Après des études en chimie à Nancy, il est responsable qualité dans un groupe qui fabrique de l’isolant dans le bâtiment. Il découvre le textile « par hasard » par l’entremise de son ex-beau père qui a une usine dans laquelle il restera 9 ans. Après l’incendie d’une usine dans la région, il prend en charge la partie développement et commercial en lançant sa propre société en 1997. « Je me suis lancé au moment de la grande période de délocalisation. Ca touchait surtout l’industrie de main d’œuvre, de la confection. Mon avantage était d’être lié à des textiles industriels. Les unités de production et de transformation du textile qui sont lourdes en investissement, restaient encore au niveau local. »
Investissant près de 500 000 francs (80 000 euros), il bénéficie alors de prix compétitifs sur le segment de l’ennoblissement du tissu (teinture, impression du tissu, contre collage, etc.). Sa société travaille beaucoup avec les groupes d’ameublement. Quand en 2002, une partie du secteur se voit concurrencer par des importateurs d’Europe du Sud, Thierry Heim prend la décision de s’orienter vers le tissu laminé avec des membranes. « On est devenu des concurrents à Gore Tex. La chimie avait évolué et on a vu arriver des membranes en polyester et en polyuréthane.»
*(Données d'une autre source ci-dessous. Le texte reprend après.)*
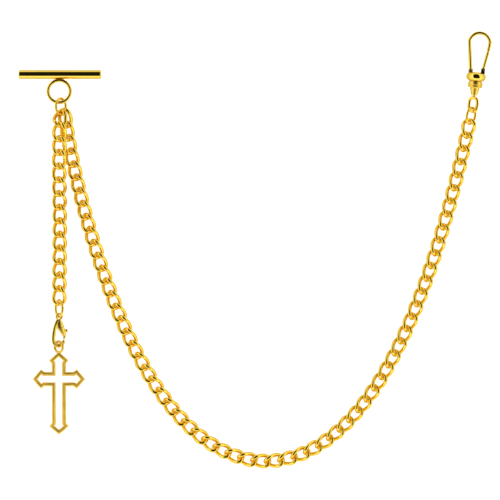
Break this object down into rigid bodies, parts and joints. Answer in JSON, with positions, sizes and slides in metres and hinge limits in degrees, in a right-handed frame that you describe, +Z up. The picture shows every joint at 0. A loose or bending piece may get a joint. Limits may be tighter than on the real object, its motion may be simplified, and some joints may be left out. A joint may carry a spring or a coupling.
{
  "type": "pocket watch chain",
  "caption": "Gilt curb pocket watch chain laid flat, with a T-bar and ring, a short drop holding a lobster clasp and openwork cross, and a long chain ending in a swivel hook.",
  "frame": {"origin": "centre of the bounding box in plan, on the surface the chain lies on", "axes": "+X along the T-bar and across the laid-out chain, +Y from the bottom of the long curve towards the T-bar, +Z up off the surface"},
  "size_m": [0.1718, 0.1588, 0.0077],
  "materials": {
    "polished_gold": "mirror polished gilt",
    "chain_gold": "polished gilt wire",
    "cast_gold": "cast and polished gilt",
    "spring_steel": "plain spring wire and pins"
  },
  "bodies": {
    "bar": {"t_bar": "polished_gold", "t_bar_ring": "polished_gold"},
    "top_ring": {"top_jump_ring": "chain_gold"},
    "drop_01": {"drop_links_01": "chain_gold"},
    "drop_02": {"drop_links_02": "chain_gold"},
    "drop_03": {"drop_links_03": "chain_gold"},
    "drop_04": {"drop_links_04": "chain_gold"},
    "drop_05": {"drop_links_05": "chain_gold"},
    "drop_06": {"drop_links_06": "chain_gold"},
    "drop_07": {"drop_links_07": "chain_gold"},
    "drop_ring": {"drop_jump_ring": "chain_gold"},
    "lobster": {"lobster_body": "chain_gold", "lobster_pin": "spring_steel", "lobster_spring": "spring_steel"},
    "lever": {"lobster_lever": "chain_gold"},
    "cross": {"cross_pendant": "cast_gold"},
    "long_01": {"long_links_01": "chain_gold"},
    "long_02": {"long_links_02": "chain_gold"},
    "long_03": {"long_links_03": "chain_gold"},
    "long_04": {"long_links_04": "chain_gold"},
    "long_05": {"long_links_05": "chain_gold"},
    "long_06": {"long_links_06": "chain_gold"},
    "long_07": {"long_links_07": "chain_gold"},
    "long_08": {"long_links_08": "chain_gold"},
    "long_09": {"long_links_09": "chain_gold"},
    "long_10": {"long_links_10": "chain_gold"},
    "long_11": {"long_links_11": "chain_gold"},
    "long_12": {"long_links_12": "chain_gold"},
    "long_13": {"long_links_13": "chain_gold"},
    "long_14": {"long_links_14": "chain_gold"},
    "long_15": {"long_links_15": "chain_gold"},
    "long_16": {"long_links_16": "chain_gold"},
    "long_17": {"long_links_17": "chain_gold"},
    "long_18": {"long_links_18": "chain_gold"},
    "long_19": {"long_links_19": "chain_gold"},
    "long_20": {"long_links_20": "chain_gold"},
    "long_21": {"long_links_21": "chain_gold"},
    "long_22": {"long_links_22": "chain_gold"},
    "long_23": {"long_links_23": "chain_gold"},
    "long_24": {"long_links_24": "chain_gold"},
    "long_25": {"long_links_25": "chain_gold"},
    "long_26": {"long_links_26": "chain_gold"},
    "long_27": {"long_links_27": "chain_gold"},
    "long_28": {"long_links_28": "chain_gold"},
    "long_29": {"long_links_29": "chain_gold"},
    "long_30": {"long_links_30": "chain_gold"},
    "long_31": {"long_links_31": "chain_gold"},
    "long_32": {"long_links_32": "chain_gold"},
    "end_ring": {"end_jump_ring": "chain_gold"},
    "eye": {"swivel_eye": "chain_gold"},
    "clasp": {"swivel_cone": "polished_gold", "swivel_bead": "polished_gold", "hook_wire": "polished_gold", "gate_pin": "spring_steel", "gate_spring": "spring_steel"},
    "gate": {"gate": "polished_gold"}
  },
  "joints": [
    {"name": "top_ring_swing", "type": "hinge", "parent": "bar", "child": "top_ring", "pos_m": [-0.07051, 0.05394, 0.00241], "axis": [-1, 0, 0], "range_deg": [0, 60]},
    {"name": "drop_ring_lift", "type": "hinge", "parent": "drop_07", "child": "drop_ring", "pos_m": [-0.0711, -0.01954, 0.00271], "axis": [-1, 0, 0], "range_deg": [0, 25]},
    {"name": "lobster_turn", "type": "hinge", "parent": "drop_ring", "child": "lobster", "pos_m": [-0.0711, -0.02408, 0.00271], "axis": [0.3398, -0.0832, 0.9368], "range_deg": [-20, 20]},
    {"name": "lever_press", "type": "hinge", "parent": "lobster", "child": "lever", "pos_m": [-0.07027, -0.02797, 0.00207], "axis": [-0.3398, 0.0832, -0.9368], "range_deg": [0, 22], "stiffness_Nm_per_rad": 0.001},
    {"name": "cross_turn", "type": "hinge", "parent": "lobster", "child": "cross", "pos_m": [-0.07135, -0.03285, 0.00202], "axis": [0, 0, 1], "range_deg": [-12, 12]},
    {"name": "end_ring_bend", "type": "hinge", "parent": "long_32", "child": "end_ring", "pos_m": [0.07856, 0.04752, 0.00251], "axis": [0, 0, 1], "range_deg": [-12, 12]},
    {"name": "eye_bend", "type": "hinge", "parent": "end_ring", "child": "eye", "pos_m": [0.07954, 0.05196, 0.00251], "axis": [0, 0, 1], "range_deg": [-12, 12]},
    {"name": "clasp_swivel", "type": "hinge", "parent": "eye", "child": "clasp", "pos_m": [0.08012, 0.05819, 0.00307], "axis": [0.0917, 0.9883, 0.1219], "continuous": true},
    {"name": "gate_press", "type": "hinge", "parent": "clasp", "child": "gate", "pos_m": [0.0831, 0.06564, 0.00402], "axis": [-0.0113, -0.1213, 0.9925], "range_deg": [0, 22], "stiffness_Nm_per_rad": 0.001},
    {"name": "drop_01_bend", "type": "hinge", "parent": "top_ring", "child": "drop_01", "pos_m": [-0.07066, 0.05012, 0.00312], "axis": [-0.0029, -0.449, -0.8935], "range_deg": [0, 6]},
    {"name": "drop_02_bend", "type": "hinge", "parent": "drop_01", "child": "drop_02", "pos_m": [-0.07072, 0.04054, 0.00592], "axis": [0, 0, -1], "range_deg": [0, 12]},
    {"name": "drop_03_lift", "type": "hinge", "parent": "drop_02", "child": "drop_03", "pos_m": [-0.07078, 0.03067, 0.00597], "axis": [-1, 0.0064, 0], "range_deg": [0, 15]},
    {"name": "drop_04_bend", "type": "hinge", "parent": "drop_03", "child": "drop_04", "pos_m": [-0.07085, 0.02078, 0.0042], "axis": [-0.0014, -0.2136, 0.9769], "range_deg": [-12, 12]},
    {"name": "drop_05_bend", "type": "hinge", "parent": "drop_04", "child": "drop_05", "pos_m": [-0.07091, 0.01098, 0.00233], "axis": [0.0002, 0.029, -0.9996], "range_deg": [-12, 12]},
    {"name": "drop_06_lift", "type": "hinge", "parent": "drop_05", "child": "drop_06", "pos_m": [-0.07097, 0.00114, 0.00228], "axis": [-1, 0.0064, 0], "range_deg": [0, 15]},
    {"name": "drop_07_bend", "type": "hinge", "parent": "drop_06", "child": "drop_07", "pos_m": [-0.07103, -0.00872, 0.00249], "axis": [0.0003, 0.0434, 0.9991], "range_deg": [-12, 12]},
    {"name": "long_01_bend", "type": "hinge", "parent": "top_ring", "child": "long_01", "pos_m": [-0.0694, 0.05067, 0.00196], "axis": [0, 0, 1], "range_deg": [0, 6]},
    {"name": "long_02_bend", "type": "hinge", "parent": "long_01", "child": "long_02", "pos_m": [-0.06789, 0.04105, 0.00196], "axis": [-0.001, 0.0057, 1], "range_deg": [0, 12]},
    {"name": "long_03_bend", "type": "hinge", "parent": "long_02", "child": "long_03", "pos_m": [-0.06602, 0.03145, 0.00205], "axis": [-0.0029, 0.0129, 0.9999], "range_deg": [0, 12]},
    {"name": "long_04_bend", "type": "hinge", "parent": "long_03", "child": "long_04", "pos_m": [-0.06382, 0.02189, 0.00218], "axis": [-0.0028, 0.0109, 0.9999], "range_deg": [0, 12]},
    {"name": "long_05_bend", "type": "hinge", "parent": "long_04", "child": "long_05", "pos_m": [-0.06134, 0.01238, 0.00227], "axis": [-0.0004, 0.0015, 1], "range_deg": [0, 12]},
    {"name": "long_06_bend", "type": "hinge", "parent": "long_05", "child": "long_06", "pos_m": [-0.05861, 0.00293, 0.00227], "axis": [0, 0, 1], "range_deg": [-15, 15]},
    {"name": "long_07_bend", "type": "hinge", "parent": "long_06", "child": "long_07", "pos_m": [-0.05561, -0.00644, 0.00227], "axis": [0, 0, -1], "range_deg": [-15, 15]},
    {"name": "long_08_lift", "type": "hinge", "parent": "long_07", "child": "long_08", "pos_m": [-0.05232, -0.01572, 0.00227], "axis": [-0.9327, -0.3606, 0], "range_deg": [0, 15]},
    {"name": "long_09_bend", "type": "hinge", "parent": "long_08", "child": "long_09", "pos_m": [-0.04868, -0.02487, 0.00227], "axis": [0, 0, -1], "range_deg": [-15, 15]},
    {"name": "long_10_bend", "type": "hinge", "parent": "long_09", "child": "long_10", "pos_m": [-0.04462, -0.03385, 0.00227], "axis": [0, 0, 1], "range_deg": [-15, 15]},
    {"name": "long_11_bend", "type": "hinge", "parent": "long_10", "child": "long_11", "pos_m": [-0.04006, -0.04258, 0.00227], "axis": [0, 0, -1], "range_deg": [-15, 15]},
    {"name": "long_12_bend", "type": "hinge", "parent": "long_11", "child": "long_12", "pos_m": [-0.03488, -0.05095, 0.00227], "axis": [0, 0, 1], "range_deg": [-15, 15]},
    {"name": "long_13_bend", "type": "hinge", "parent": "long_12", "child": "long_13", "pos_m": [-0.02893, -0.0588, 0.00227], "axis": [0, 0, -1], "range_deg": [-15, 15]},
    {"name": "long_14_lift", "type": "hinge", "parent": "long_13", "child": "long_14", "pos_m": [-0.02205, -0.06585, 0.00227], "axis": [-0.6246, -0.7809, 0], "range_deg": [0, 15]},
    {"name": "long_15_bend", "type": "hinge", "parent": "long_14", "child": "long_15", "pos_m": [-0.01408, -0.07164, 0.00227], "axis": [0, 0, -1], "range_deg": [-15, 15]},
    {"name": "long_16_bend", "type": "hinge", "parent": "long_15", "child": "long_16", "pos_m": [-0.00503, -0.07552, 0.00227], "axis": [0, 0, 1], "range_deg": [-15, 15]},
    {"name": "long_17_bend", "type": "hinge", "parent": "long_16", "child": "long_17", "pos_m": [0.00472, -0.07682, 0.00227], "axis": [0, 0, -1], "range_deg": [-15, 15]},
    {"name": "long_18_bend", "type": "hinge", "parent": "long_17", "child": "long_18", "pos_m": [0.01443, -0.07524, 0.00227], "axis": [0, 0, 1], "range_deg": [-15, 15]},
    {"name": "long_19_bend", "type": "hinge", "parent": "long_18", "child": "long_19", "pos_m": [0.02338, -0.07113, 0.00227], "axis": [0, 0, -1], "range_deg": [-15, 15]},
    {"name": "long_20_lift", "type": "hinge", "parent": "long_19", "child": "long_20", "pos_m": [0.03124, -0.0652, 0.00227], "axis": [0.6989, -0.7152, 0], "range_deg": [0, 15]},
    {"name": "long_21_bend", "type": "hinge", "parent": "long_20", "child": "long_21", "pos_m": [0.03802, -0.05806, 0.00227], "axis": [0, 0, -1], "range_deg": [-15, 15]},
    {"name": "long_22_bend", "type": "hinge", "parent": "long_21", "child": "long_22", "pos_m": [0.04389, -0.05015, 0.00227], "axis": [0, 0, 1], "range_deg": [-15, 15]},
    {"name": "long_23_bend", "type": "hinge", "parent": "long_22", "child": "long_23", "pos_m": [0.049, -0.04174, 0.00227], "axis": [0, 0, -1], "range_deg": [-15, 15]},
    {"name": "long_24_bend", "type": "hinge", "parent": "long_23", "child": "long_24", "pos_m": [0.05351, -0.03298, 0.00227], "axis": [0, 0, 1], "range_deg": [-15, 15]},
    {"name": "long_25_bend", "type": "hinge", "parent": "long_24", "child": "long_25", "pos_m": [0.05753, -0.02399, 0.00227], "axis": [0, 0, -1], "range_deg": [-15, 15]},
    {"name": "long_26_lift", "type": "hinge", "parent": "long_25", "child": "long_26", "pos_m": [0.06114, -0.01482, 0.00227], "axis": [0.9401, -0.3409, 0], "range_deg": [0, 15]},
    {"name": "long_27_bend", "type": "hinge", "parent": "long_26", "child": "long_27", "pos_m": [0.06442, -0.00553, 0.00227], "axis": [0, 0, -1], "range_deg": [-15, 15]},
    {"name": "long_28_bend", "type": "hinge", "parent": "long_27", "child": "long_28", "pos_m": [0.06742, 0.00385, 0.00227], "axis": [0, 0, 1], "range_deg": [-15, 15]},
    {"name": "long_29_bend", "type": "hinge", "parent": "long_28", "child": "long_29", "pos_m": [0.07018, 0.0133, 0.00227], "axis": [0, 0, -1], "range_deg": [-15, 15]},
    {"name": "long_30_bend", "type": "hinge", "parent": "long_29", "child": "long_30", "pos_m": [0.07274, 0.02282, 0.00227], "axis": [0, 0, 1], "range_deg": [-15, 15]},
    {"name": "long_31_bend", "type": "hinge", "parent": "long_30", "child": "long_31", "pos_m": [0.07511, 0.03238, 0.0023], "axis": [0.005, 0.0211, -0.9998], "range_deg": [-15, 15]},
    {"name": "long_32_bend", "type": "hinge", "parent": "long_31", "child": "long_32", "pos_m": [0.07734, 0.04197, 0.00251], "axis": [-0.0008, -0.0036, 1], "range_deg": [-15, 15]}
  ]
}
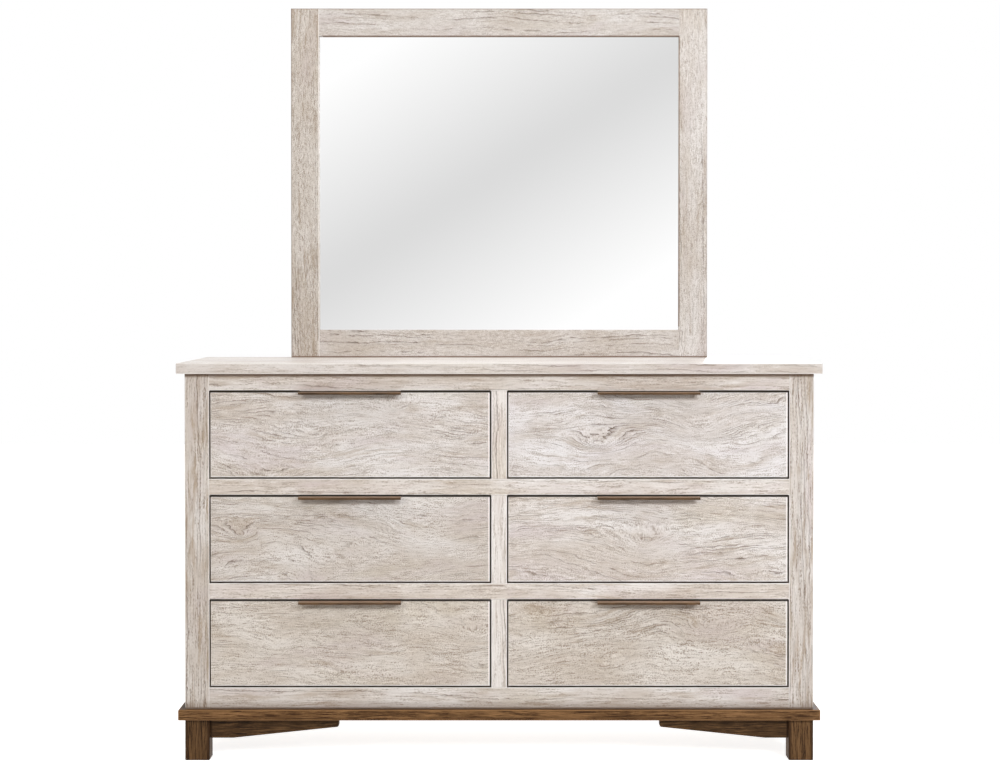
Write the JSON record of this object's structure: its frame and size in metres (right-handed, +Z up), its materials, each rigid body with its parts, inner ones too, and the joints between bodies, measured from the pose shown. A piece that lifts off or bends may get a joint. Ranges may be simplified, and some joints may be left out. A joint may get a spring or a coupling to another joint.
{
  "type": "dresser with mirror",
  "caption": "Whitewashed wooden dresser with rows of inset drawers, metal edge pulls, a brown plinth on block feet and a framed mirror standing on its top.",
  "frame": {"origin": "on the floor, under the middle of the whole piece, pulls and mirror posts included", "axes": "+Z up, -Y out of the drawer fronts, +X to the right as seen from the front"},
  "size_m": [1.573, 0.4824, 1.9043],
  "materials": {
    "whitewashed_wood": "whitewashed and glazed, low sheen",
    "brown_stained_wood": "brown stain, satin",
    "bronzed_metal": "brushed bronze",
    "drawer_box_wood": "clear lacquer",
    "unfinished_wood": "planed, unfinished",
    "plywood": "sanded",
    "mirror_glass": "silvered glass",
    "hardboard": "smooth"
  },
  "bodies": {
    "case": {"top_board": "whitewashed_wood", "left_front_stile": "whitewashed_wood", "right_front_stile": "whitewashed_wood", "top_rail": "whitewashed_wood", "upper_mid_rail": "whitewashed_wood", "lower_mid_rail": "whitewashed_wood", "bottom_rail": "whitewashed_wood", "upper_mullion": "whitewashed_wood", "middle_mullion": "whitewashed_wood", "lower_mullion": "whitewashed_wood", "left_side_panel": "whitewashed_wood", "right_side_panel": "whitewashed_wood", "back_panel": "plywood", "rear_top_rail": "unfinished_wood", "rear_centre_post": "unfinished_wood", "bottom_panel": "unfinished_wood", "lower_dust_panel": "unfinished_wood", "upper_dust_panel": "unfinished_wood", "plinth_front": "brown_stained_wood", "plinth_left": "brown_stained_wood", "plinth_right": "brown_stained_wood", "plinth_rear": "brown_stained_wood", "front_left_foot": "brown_stained_wood", "front_right_foot": "brown_stained_wood", "rear_left_foot": "brown_stained_wood", "rear_right_foot": "brown_stained_wood", "left_bracket": "brown_stained_wood", "right_bracket": "brown_stained_wood", "mirror_left_stile": "whitewashed_wood", "mirror_right_stile": "whitewashed_wood", "mirror_top_rail": "whitewashed_wood", "mirror_bottom_rail": "whitewashed_wood", "mirror_glass": "mirror_glass", "mirror_backing": "hardboard", "mirror_left_support": "unfinished_wood", "mirror_right_support": "unfinished_wood"},
    "upper_left_drawer": {"upper_left_drawer_front": "whitewashed_wood", "upper_left_drawer_box": "drawer_box_wood", "upper_left_drawer_bottom": "plywood", "upper_left_drawer_pull": "bronzed_metal"},
    "upper_right_drawer": {"upper_right_drawer_front": "whitewashed_wood", "upper_right_drawer_box": "drawer_box_wood", "upper_right_drawer_bottom": "plywood", "upper_right_drawer_pull": "bronzed_metal"},
    "middle_left_drawer": {"middle_left_drawer_front": "whitewashed_wood", "middle_left_drawer_box": "drawer_box_wood", "middle_left_drawer_bottom": "plywood", "middle_left_drawer_pull": "bronzed_metal"},
    "middle_right_drawer": {"middle_right_drawer_front": "whitewashed_wood", "middle_right_drawer_box": "drawer_box_wood", "middle_right_drawer_bottom": "plywood", "middle_right_drawer_pull": "bronzed_metal"},
    "lower_left_drawer": {"lower_left_drawer_front": "whitewashed_wood", "lower_left_drawer_box": "drawer_box_wood", "lower_left_drawer_bottom": "plywood", "lower_left_drawer_pull": "bronzed_metal"},
    "lower_right_drawer": {"lower_right_drawer_front": "whitewashed_wood", "lower_right_drawer_box": "drawer_box_wood", "lower_right_drawer_bottom": "plywood", "lower_right_drawer_pull": "bronzed_metal"}
  },
  "joints": [
    {"name": "upper_left_drawer_slide", "type": "slide", "parent": "case", "child": "upper_left_drawer", "axis": [0, -1, 0], "range_m": [0, 0.34]},
    {"name": "upper_right_drawer_slide", "type": "slide", "parent": "case", "child": "upper_right_drawer", "axis": [0, -1, 0], "range_m": [0, 0.34]},
    {"name": "middle_left_drawer_slide", "type": "slide", "parent": "case", "child": "middle_left_drawer", "axis": [0, -1, 0], "range_m": [0, 0.34]},
    {"name": "middle_right_drawer_slide", "type": "slide", "parent": "case", "child": "middle_right_drawer", "axis": [0, -1, 0], "range_m": [0, 0.34]},
    {"name": "lower_left_drawer_slide", "type": "slide", "parent": "case", "child": "lower_left_drawer", "axis": [0, -1, 0], "range_m": [0, 0.34]},
    {"name": "lower_right_drawer_slide", "type": "slide", "parent": "case", "child": "lower_right_drawer", "axis": [0, -1, 0], "range_m": [0, 0.34]}
  ]
}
« Géo Trouvetou du textile »
L’entreprise répond à des appels d’offres pour des vêtements de protection et arrive à se faire une place sur le créneau. « Nous arrivions à nous adapter à n’importe quelle couleur ou aspect et avec les mêmes performances. Nos prix aussi étaient compétitifs (près de 50% du prix du concurrent). On a aussi fait des apports avec l’aluminium comme isolant du froid. Dans la profession, on nous a considéré comme les rois du mouton à 5 pattes, les Géo Trouvetou du textile.»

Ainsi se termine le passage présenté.